* **TASK PROMPT**:
Print the listing below from its opening line through the line holding "HAND_EYE = 2.95", both ends included.
--- begin ENTRIES SUPPLIED ---
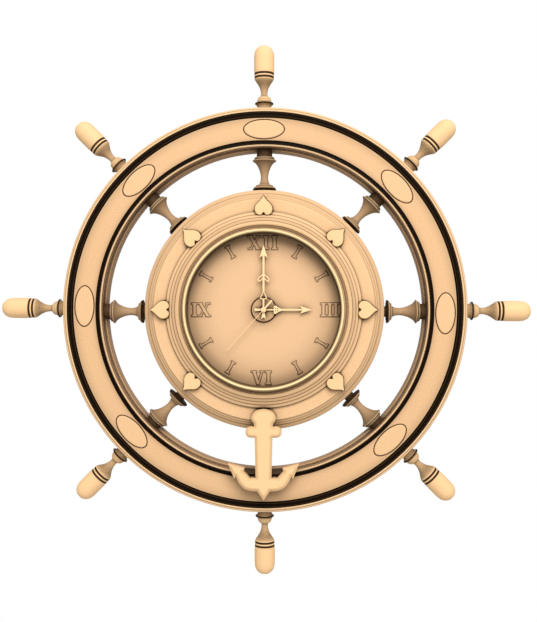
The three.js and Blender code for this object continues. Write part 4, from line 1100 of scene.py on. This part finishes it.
def build_anchor():
    outline = anchor_outline()
    # The bevels carry a little painted shade
    piece = relief(
        "anchor_ornament", [outline], HUB_FACE + 0.3, ANCHOR_TOP,
        bevel=3.3, drop=2.2, spacing=1.0, edge_shade=0.16,
    )
    # The foot stands back from the outline and is darkened with painted shade where it shows
    # between the arms
    on_rim = shrunk(beyond(outline, 1, -RIM_INNER, -1), ANCHOR_FOOT_INSET)
    foot = relief(
        "anchor_foot", [on_rim], RIM_FACE + 0.6, HUB_FACE + 0.4,
        bevel=0.1, drop=0.05, spacing=1.5, shade=0.8,
    )
    for part in (piece, foot):
        coat(part, ORNAMENT_WOOD)
    dress(piece, "ornament_wood", "anchor")
    dress(foot, "ornament_wood")


# Hands


# The depths of the hands' backs, their thickness and where the second hand points
HOUR_HAND_BACK = 53.8
MINUTE_HAND_BACK = 56.0
SECOND_HAND_BACK = 58.2
HAND_THICKNESS = 0.8
SECOND_HAND_ANGLE = 221.9

HOUR_SHAFT = 2.0
MINUTE_SHAFT = 2.2
HAND_EYE = 2.95


def build_hand(kind, shapes, holes, back, degrees, bore):
    """A hand of sheet metal with rounded edges, drawn pointing up and turned clockwise."""
    holes = [*holes, circle(0, 0, bore, BORE_SIDES)]
    piece = relief(
        f"{kind}_pointer", shapes, back, back + HAND_THICKNESS, bevel=0.3, drop=0.25, spacing=0.5,
        holes=holes,
    )
    turn_about_axis(piece, degrees)
    coat(piece, HAND_PAINT)
    dress(piece, "hand_paint", f"{kind}_hand", body=f"{kind}_body")


def strip(bottom, top, width, end_width=None):
    """A straight bar on the hand's line, which may end wider or narrower than it starts."""
    end = width if end_width is None else end_width
    return [(-width / 2, bottom), (width / 2, bottom), (end / 2, top), (-end / 2, top)]


def arrow(tip, length, width, barb, shaft):
    """A hand's arrow head, whose barbs reach back past its base."""
    base = tip - length
    return mirrored([(0, tip), (width / 2, base - barb), (shaft / 2, base + 1.2), (0, base + 1.2)])


def build_minute_hand():
    leaf = mirrored(smooth_path([
        (0, 41.4), (1.5, 38.8), (3.9, 36.8), (5.9, 34.6), (6.5, 32.4), (5.6, 30.9), (4, 30.9),
        (2.2, 32.2), (0.9, 33.6),
    ]))
    kite = mirrored([(0, 21.6), (3.9, 12.9), (3.4, 11.9), (0, 11.2)])
    shapes = [
        circle(0, 0, HAND_EYE), strip(0, 11.8, 1.9), kite, strip(20, 34, MINUTE_SHAFT), leaf,
        strip(33.4, 60, MINUTE_SHAFT), arrow(71.3, 13, 8.9, 1.1, MINUTE_SHAFT),
        mirrored([(0, 0), (0.9, -0.2), (2.45, -10.2), (0, -8.2)]),
    ]
    opening = shrunk(leaf, 1.15)
    side = MINUTE_SHAFT / 2
    holes = [shrunk(kite, 1.0), beyond(opening, 0, side, 1), beyond(opening, 0, -side, -1)]
    build_hand("minute", shapes, holes, MINUTE_HAND_BACK, 0, 1.2)


def build_hour_hand():
    block = mirrored(smooth_path([
        (0, 21.2), (0.95, 20.4), (1.7, 18), (3.2, 15.2), (4.5, 13.2), (4.3, 11.5), (2.2, 11),
        (0, 11.4),
    ]))
    shapes = [
        circle(0, 0, HAND_EYE), strip(0, 12.4, 1.5), block, strip(20, 42, HOUR_SHAFT),
        arrow(53, 12, 8.5, 0.9, HOUR_SHAFT), strip(0, -10.2, 1.5, 3.4),
    ]
    middles = ((-1.4, 13.1), (1.4, 13.1), (-1.1, 15.4), (1.1, 15.4))
    eyes = [circle(x, z, 0.55, EYE_SIDES) for x, z in middles]
    build_hand("hour", shapes, eyes, HOUR_HAND_BACK, 90, 1.9)


def build_second_hand():
    shapes = [circle(0, 0, 2.9), strip(0, 59.5, 0.7, 0.45), strip(0, -13.8, 1.6, 2.2)]
    build_hand("second", shapes, [], SECOND_HAND_BACK, SECOND_HAND_ANGLE, 0.55)
    base = SECOND_HAND_BACK + HAND_THICKNESS / 2
    cap = turned_ring("second_cap", [
        (0.5, base, 0.1), (2.1, base, 0.1), (2.1, base + 0.7, 0.3), (1.4, base + 1.1, 0.4),
        (0.5, base + 1.1, 0.1),
    ], SMALL_SIDES)
    coat(cap, HAND_PAINT)
    dress(cap, "hand_paint", body="second_body")


# Movement


MOVEMENT = (
    (CASE_PLASTIC, ("movement_case", "movement_cover")),
    (GEAR_PLASTIC, (
        "middle_plate", "hour_wheel", "minute_tube", "centre_wheel", "second_wheel", "third_wheel",
        "intermediate_wheel", "reverse_wheel", "setting_knob",
    )),
    (MAGNET_STEEL, ("rotor", "stator")),
    (WIRE, ("coil",)),
    (BOARD, ("circuit_board",)),
    (BATTERY_WRAP, ("battery",)),
    (CONTACT_STEEL, ("contact_minus", "contact_plus", "hanger_plate")),
)


def build_movement():
    """Gives the CAD's own nodes of the movement their finishes."""
    for finish, names in MOVEMENT:
        for name in names:
            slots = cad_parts[name].data.materials
            slots.clear()
            slots.append(finish)


# Floor, light and camera


# These are in metres and watts: the floor's middle and half sizes, and the lamp's place and power
FLOOR_CENTRE = (0, -0.2, -0.72)
FLOOR_REACH = (1.3, 0.75)
FLOOR_SIDES = 96
KEY_PLACE = (0.3, -2.1, 1.5)
KEY_SIZE = 1.8
KEY_POWER = 113


def build_stage():
    x, y, z = FLOOR_CENTRE
    points = circle(0, 0, 1, FLOOR_SIDES)
    verts = [(x + FLOOR_REACH[0] * a, y + FLOOR_REACH[1] * b, z) for a, b in points]
    floor = new_object("floor", verts, [tuple(range(len(verts)))])
    floor.data.materials.append(floor_finish())


def aimed(made, place, target):
    """Puts a lamp or camera in the scene, looking from its place at a target."""
    made.location = place
    made.rotation_mode = "QUATERNION"
    made.rotation_quaternion = (Vector(target) - Vector(place)).to_track_quat("-Z", "Y")
    bpy.context.scene.collection.objects.link(made)


def build_light():
    """An even white surround, and one large lamp above and in front."""
    world = bpy.data.worlds.new("studio")
    world.use_nodes = True
    inputs = world.node_tree.nodes["Background"].inputs
    inputs["Color"].default_value = (1, 1, 1, 1)
    inputs["Strength"].default_value = 1.0
    bpy.context.scene.world = world
    lamp = bpy.data.lights.new("key", "AREA")
    lamp.shape = "DISK"
    lamp.size = KEY_SIZE
    lamp.energy = KEY_POWER
    aimed(bpy.data.objects.new("key", lamp), KEY_PLACE, (0, 0, 0))
    bpy.context.scene.view_settings.view_transform = "Standard"


# The photograph is 537 by 622 pixels, and the wheel's centre stands at the pixel named here.
IMAGE_WIDTH = 537
IMAGE_HEIGHT = 622
CENTRE_PIXEL = (264.5, 309.8)
LENS = 50.0
SENSOR = 36.0
CAMERA_DISTANCE = 982.0
CAMERA_AZIMUTH = 1.8
CLIP_START, CLIP_END = 0.05, 20


def build_camera():
    data = bpy.data.cameras.new("camera")
    data.lens = LENS
    data.sensor_width = SENSOR
    data.clip_start = CLIP_START
    data.clip_end = CLIP_END
    azimuth = math.radians(CAMERA_AZIMUTH)
    centre = Vector((0, -SPOKE_DEPTH * MM, 0))
    away = Vector((math.sin(azimuth), -math.cos(azimuth), 0)) * CAMERA_DISTANCE * MM
    per_pixel = SENSOR / LENS / IMAGE_HEIGHT * CAMERA_DISTANCE * MM
    right = Vector((math.cos(azimuth), math.sin(azimuth), 0))
    target = centre + right * (IMAGE_WIDTH / 2 - CENTRE_PIXEL[0]) * per_pixel
    target += Vector((0, 0, 1)) * (CENTRE_PIXEL[1] - IMAGE_HEIGHT / 2) * per_pixel
    camera = bpy.data.objects.new("camera", data)
    aimed(camera, centre + away, target)
    bpy.context.scene.camera = camera


build_camera()
build_light()
build_stage()
build_rim()
build_handles()
build_spindles()
build_hub()
build_bezel()
build_dial()
build_nut()
build_ovals()
build_hearts()
build_anchor()
build_minute_hand()
build_hour_hand()
build_second_hand()
build_movement()
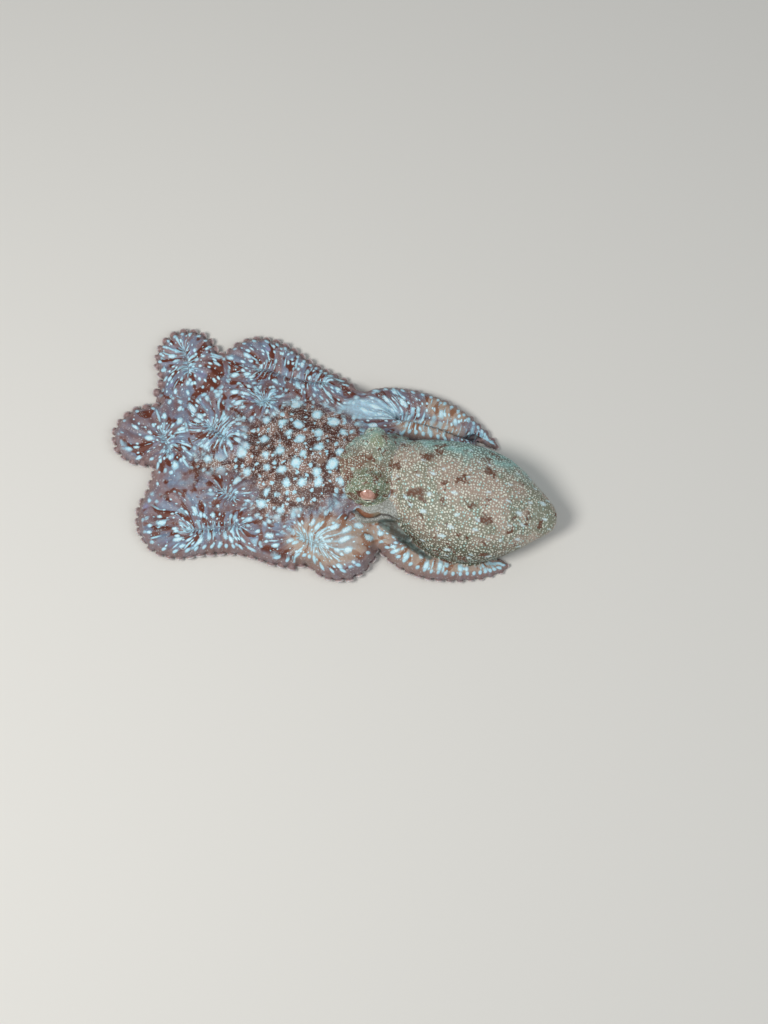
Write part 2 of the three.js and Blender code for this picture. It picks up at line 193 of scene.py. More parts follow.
def shade_smooth(thing):
    thing.data.polygons.foreach_set("use_smooth", np.ones(len(thing.data.polygons), bool))


def dress(thing, material):
    thing.data.materials.clear()
    thing.data.materials.append(material)


def apply_modifier(thing, kind, **settings):
    only(thing)
    modifier = thing.modifiers.new(kind.lower(), kind)
    for key, value in settings.items():
        setattr(modifier, key, value)
    bpy.ops.object.modifier_apply(modifier=modifier.name)


def values_of(items, key, width=3, kind=np.float32):
    """One property of all the vertices, edges or faces, as rows of that width."""
    flat = np.empty(len(items) * width, kind)
    items.foreach_get(key, flat)
    return flat.reshape(-1, width)


def points_of(thing):
    """Vertices of a mesh as rows of millimetres."""
    return values_of(thing.data.vertices, "co").astype(float) / MM


def set_points(thing, points):
    thing.data.vertices.foreach_set("co", (points * MM).astype(np.float32).ravel())
    thing.data.update()


def normals_of(thing):
    return values_of(thing.data.vertex_normals, "vector").astype(float)


def edges_of(thing):
    return values_of(thing.data.edges, "vertices", 2, np.int32)


def face_values(thing, key):
    return values_of(thing.data.polygons, key, 1 if key == "area" else 3).astype(float)


def tree_of(places):
    """A tree that finds the nearest of the places."""
    tree = KDTree(len(places))
    for k, place in enumerate(places):
        tree.insert(place, k)
    tree.balance()
    return tree


def blurred(values, edges, rounds):
    """Values of the vertices, averaged with their neighbours that many times."""
    values = values.astype(float)
    count = np.bincount(edges.ravel(), minlength=len(values)).astype(float)
    for _ in range(rounds):
        total = np.bincount(edges[:, 0], values[edges[:, 1]], len(values))
        total += np.bincount(edges[:, 1], values[edges[:, 0]], len(values))
        values = 0.5 * values + 0.5 * total / count
    return values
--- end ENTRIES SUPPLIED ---
* **RESULT OF THIS EXERCISE**:
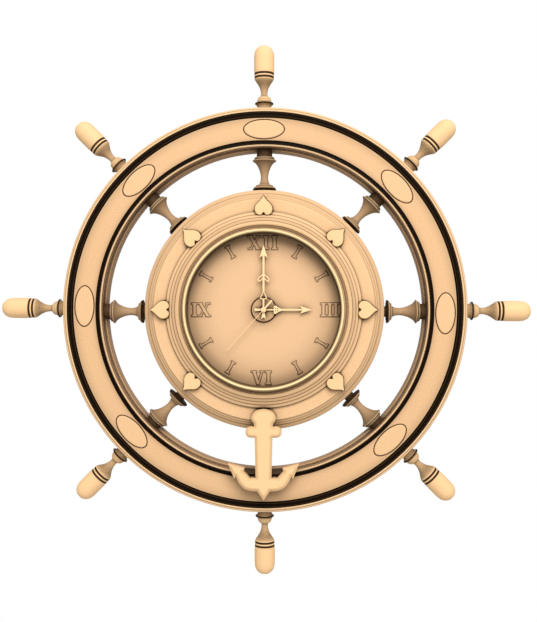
The three.js and Blender code for this object continues. Write part 4, from line 1100 of scene.py on. This part finishes it.
def build_anchor():
    outline = anchor_outline()
    # The bevels carry a little painted shade
    piece = relief(
        "anchor_ornament", [outline], HUB_FACE + 0.3, ANCHOR_TOP,
        bevel=3.3, drop=2.2, spacing=1.0, edge_shade=0.16,
    )
    # The foot stands back from the outline and is darkened with painted shade where it shows
    # between the arms
    on_rim = shrunk(beyond(outline, 1, -RIM_INNER, -1), ANCHOR_FOOT_INSET)
    foot = relief(
        "anchor_foot", [on_rim], RIM_FACE + 0.6, HUB_FACE + 0.4,
        bevel=0.1, drop=0.05, spacing=1.5, shade=0.8,
    )
    for part in (piece, foot):
        coat(part, ORNAMENT_WOOD)
    dress(piece, "ornament_wood", "anchor")
    dress(foot, "ornament_wood")


# Hands


# The depths of the hands' backs, their thickness and where the second hand points
HOUR_HAND_BACK = 53.8
MINUTE_HAND_BACK = 56.0
SECOND_HAND_BACK = 58.2
HAND_THICKNESS = 0.8
SECOND_HAND_ANGLE = 221.9

HOUR_SHAFT = 2.0
MINUTE_SHAFT = 2.2
HAND_EYE = 2.95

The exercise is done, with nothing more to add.